Ingredients

The following ingredients have 8 Servings
  • 1 oven-ready Goose (approx. 5 kg)
  • 1 cup Walnut (chopped)
  • 1 cup almonds (chopped)
  • 5 shallots (chopped)
  • 1.667 cups Prune (chopped)
  • 2 sprigs rosemary (leaves chopped)
  • 6 Tbsps Plum Jam

Instruction

  • Heat the oven to 220C (200C fan) 425F, gas 7.
  • Prick the goose skin all over with a sharp knife. Put the goose in the sink and pour over a kettle of boiling water. Pat the bird dry with kitchen paper.

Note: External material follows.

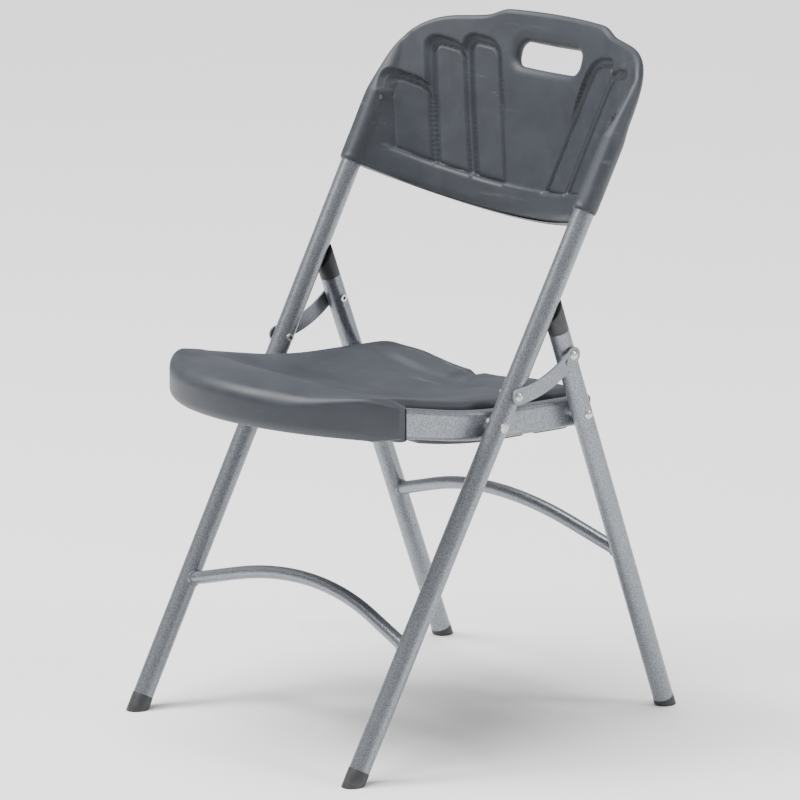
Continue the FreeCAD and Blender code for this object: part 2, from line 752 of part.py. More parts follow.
def main():
    pieces = build()
    box = Part.makeCompound(list(pieces.values())).optimalBoundingBox(False, False)
    to_origin = V(0, -(box.YMin + box.YMax) / 2, -box.ZMin)
    os.makedirs("parts", exist_ok=True)
    for name, shape in sorted(pieces.items()):
        shape.translate(to_origin)
        shape.exportStep("parts/" + name + ".step")
    print("size", round(box.XLength, 3), round(box.YLength, 3), round(box.ZLength, 3), "low", round(box.ZMin, 4))
    for name, point in (("seat front", seat_front_pivot), ("link front", link_front_pivot),
                        ("seat rear", seat_rear_pivot), ("link rear", link_rear_pivot),
                        ("front foot", on_front_leg(0)), ("rear foot", on_rear_leg(0))):
        moved = point + to_origin
        print(name, round(moved.x, 3), round(moved.y, 3), round(moved.z, 3))


main()
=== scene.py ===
import json
import math

import bmesh
import bpy
import numpy as np
from mathutils import Matrix, Vector
from mathutils.bvhtree import BVHTree

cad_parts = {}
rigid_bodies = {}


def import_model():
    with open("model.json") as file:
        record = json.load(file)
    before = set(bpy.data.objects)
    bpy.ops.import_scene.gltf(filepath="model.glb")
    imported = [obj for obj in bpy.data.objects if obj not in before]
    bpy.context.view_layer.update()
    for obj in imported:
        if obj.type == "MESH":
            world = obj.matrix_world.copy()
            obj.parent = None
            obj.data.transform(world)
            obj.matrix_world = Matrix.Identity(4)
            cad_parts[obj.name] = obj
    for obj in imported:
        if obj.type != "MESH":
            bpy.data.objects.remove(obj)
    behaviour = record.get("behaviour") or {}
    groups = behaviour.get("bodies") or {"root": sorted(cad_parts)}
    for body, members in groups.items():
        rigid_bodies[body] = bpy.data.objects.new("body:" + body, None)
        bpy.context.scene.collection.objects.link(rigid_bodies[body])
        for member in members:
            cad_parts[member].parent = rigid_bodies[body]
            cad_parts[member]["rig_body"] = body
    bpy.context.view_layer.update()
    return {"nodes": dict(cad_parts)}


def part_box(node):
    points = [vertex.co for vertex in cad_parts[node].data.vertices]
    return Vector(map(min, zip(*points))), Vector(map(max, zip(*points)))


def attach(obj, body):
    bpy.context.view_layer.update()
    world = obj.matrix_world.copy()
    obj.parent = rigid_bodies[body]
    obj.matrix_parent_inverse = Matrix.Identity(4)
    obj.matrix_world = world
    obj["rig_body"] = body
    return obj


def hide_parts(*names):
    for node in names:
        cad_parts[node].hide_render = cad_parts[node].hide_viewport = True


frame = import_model()
nodes = frame["nodes"]

# The moulded back and seat are worked out in millimetres, the rest in metres.
MM = 0.001
LEFT, RIGHT = 1, -1

# The front legs lean back by this much, and the back panel is drawn in their plane:
# x across, s up along the legs from the floor, v behind the plane of the legs.
front_lean = math.radians(29.08)
leg_radius = 12.5
front_foot_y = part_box("front_foot_left")[0].y / MM + leg_radius / math.cos(front_lean)
leg_foot_x = 201.0
leg_splay = math.tan(math.radians(0.66))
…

  • Mix together the walnuts, almonds, shallots, prunes, rosemary and plum jam and stuff the cavity of the goose. Secure the cavity with a wooden or metal skewer and season the skin with salt and pepper.

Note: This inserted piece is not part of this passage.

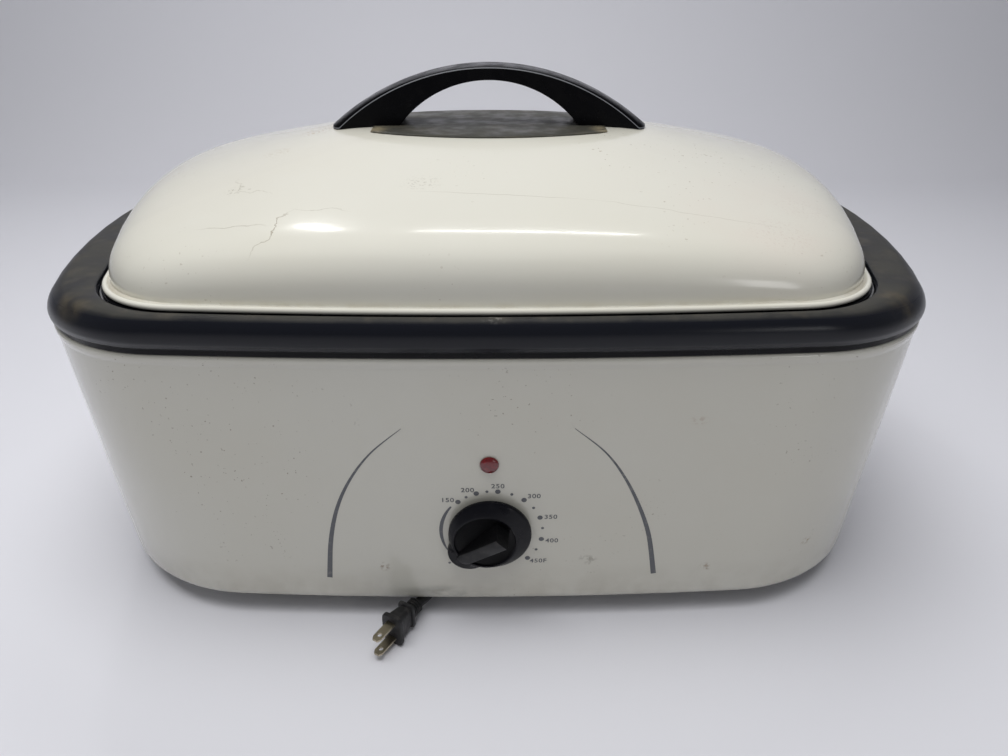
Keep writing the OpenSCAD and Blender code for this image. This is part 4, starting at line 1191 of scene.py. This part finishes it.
studioSet = {"floor": (0.72, 0.72, 0.76), "world": (0.78, 0.8, 0.86), "worldStrength": 0.2,
             "halfWide": 8, "front": 8, "back": 1.5, "curve": 0.5, "high": 2.6}      # in metres
lightSet = [      # place, target, size and power; the first three don't show in reflections
    ("overhead", (-0.2, -0.3, 1.75), (0, -0.02, 0.2), (1.6, 1.1), 26.5, False),
    ("back_top", (-0.1, 0.9, 1.5), (0, 0.1, 0.25), (1.4, 0.6), 3, False),
    ("front_fill", (-1.1, -1.5, 1.4), (0, 0, 0.15), (1.2, 0.8), 2.2, False),
    ("strip", (0.12, 0.49, 1.6), (0.03, -0.16, 0.27), (0.7, 0.035), 1.6, True),
    ("window", (-0.53, 0.68, 1.42), (-0.09, -0.16, 0.27), (0.075, 0.22), 0.9, True),
    ("side", (0.91, -1.45, 0.42), (0.16, -0.18, 0.24), (0.22, 0.36), 0.9, True),
]


def makeStudio():
    back, bend = studioSet["back"], studioSet["curve"]
    sweep = [(-studioSet["front"], 0), (-3.0, 0)]
    for k in range(16):
        a = radians(6 * k)
        sweep.append((back - bend + bend * sin(a), bend - bend * cos(a)))
    sweep.append((back, studioSet["high"]))
    points = [(x, y, z) for x in (-studioSet["halfWide"], studioSet["halfWide"]) for y, z in sweep]
    n = len(sweep)
    faces = [(i, i + 1, n + i + 1, n + i) for i in range(n - 1)]
    material = newMaterial("studioFloor", studioSet["floor"], 0.5)
    roughen(material, (30, 0.3, 0.7), 0.02, 0.3)
    floor = newObject("studio_floor", points, faces, material)
    for face in floor.data.polygons:
        face.use_smooth = True


def areaLight(name, place, target, size, power, glossy):
    data = bpy.data.lights.new(name, "AREA")
    data.shape = "RECTANGLE"
    data.size, data.size_y = size
    data.energy = power
    light = addToScene(name, data)
    light.location = place
    light.rotation_euler = (Vector(target) - Vector(place)).to_track_quat("-Z", "Y").to_euler()
    light.visible_glossy = glossy


def makeLights():
    world = bpy.data.worlds.new("studio")
    world.use_nodes = True
    setInputs(world.node_tree.nodes["Background"], {"Color": (*studioSet["world"], 1),
                                                    "Strength": studioSet["worldStrength"]})
    bpy.context.scene.world = world
    for light in lightSet:
        areaLight(*light)


makeStudio()
makeLights()
bpy.context.scene.view_settings.view_transform = "Standard"
print("studio ready")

  • Tie the legs and wings together with string, put the bird on a rack in a large roasting tin and cook for 30 minutes.
  • Turn the oven down to 180C and roast for a further 1 1/4 hours, draining off the excess fat every half an hour or so.
  • Turn the oven up to 230C, slash the goose with a sharp knife and baste with the meat juices in the roasting tin.
  • Roast for a further 15 minutes until the skin is brown and crisp. Remove the bird and rest for 20 minutes in a warm place. Serve garnished with the rosemary sprigs and onion wedges.